5. Watch Cocoa Pods Become Chocolate Bars 


Cocoa pods grow on trees all over the island. When ripe, the beans inside the pods are dried and processed into chocolate. The historic Morne Coubaril and Fond Doux plantations in Soufrière will show you exactly how that’s done. Nearby, Boucan by Hotel Chocolat, on Rabot Estate, takes the lesson a bit further with its “Tree to Bean” and “Bean to Bar” tours. You actually create your own chocolate bar(s).

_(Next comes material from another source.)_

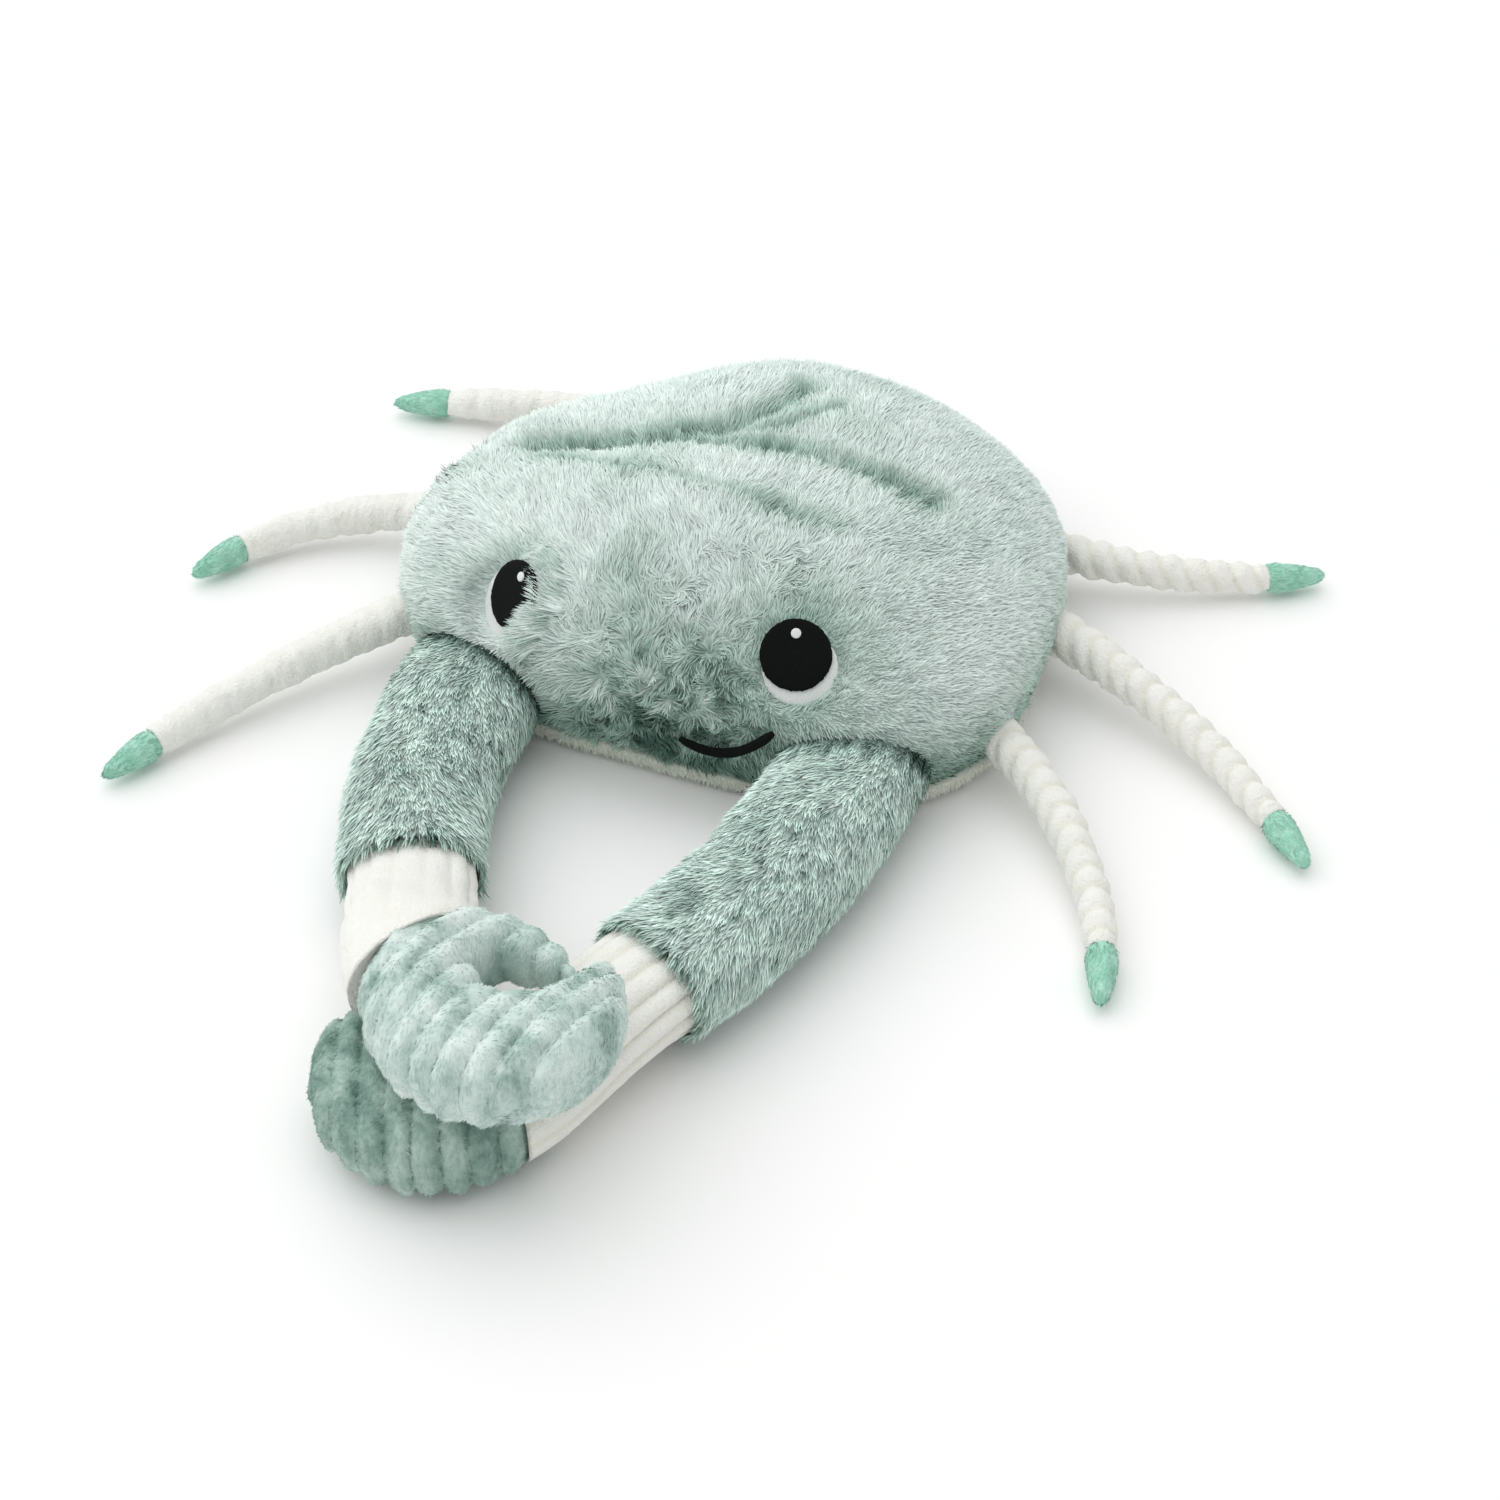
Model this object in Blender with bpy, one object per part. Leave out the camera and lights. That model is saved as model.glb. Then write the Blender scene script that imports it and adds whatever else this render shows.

6. Bathe in a Sulphur Spring 


While a “mud bath” at a spa is a rejuvenating experience for your skin St. Lucia offers a unique “natural” mud bath experience. Detoxify, heal, restore, tighten, and smooth your skin by taking a dip in the mineral-rich waters of the Sulphur Springs in Soufrière. Cover your body with the warm gray mud (wear an old bathing suit), wash off in the thermal pool.


7. Pigeon Island Beach


One of two beautiful beaches on the Pigeon Island National Landmark, a stretch of powdery white sand is a great spot to relax in the sun or get in a bit of snorkeling.

How To Get Around?

There are several ways to travel in and around St. Lucia.

  • Rent a car

  • Use the bus

  • Take day trips from your hotel

  • Hire a guide and taxi

Since I was by myself I decided to hire a taxi. My Airbnb host schedule a taxi for me for my airport pickup. My driver was so good! He made suggestions, told me about local customs and answered any questions I had about St Lucia

What Money is Used?

Everywhere accepts US Dollar or East Caribbean Dollar (EC). Doing this worked well because some of the smaller places in Castries market advertised their goods in the local currency, whilst others showed both prices and some only showed US Dollar. By having both currencies you can decide what you’d like to spend. 


What Language is Spoken?

The official language is English, but I heard locals speak a French based creole referred to as Patois. 

Are you ready to go to St Lucia? I hope this guide was helpful.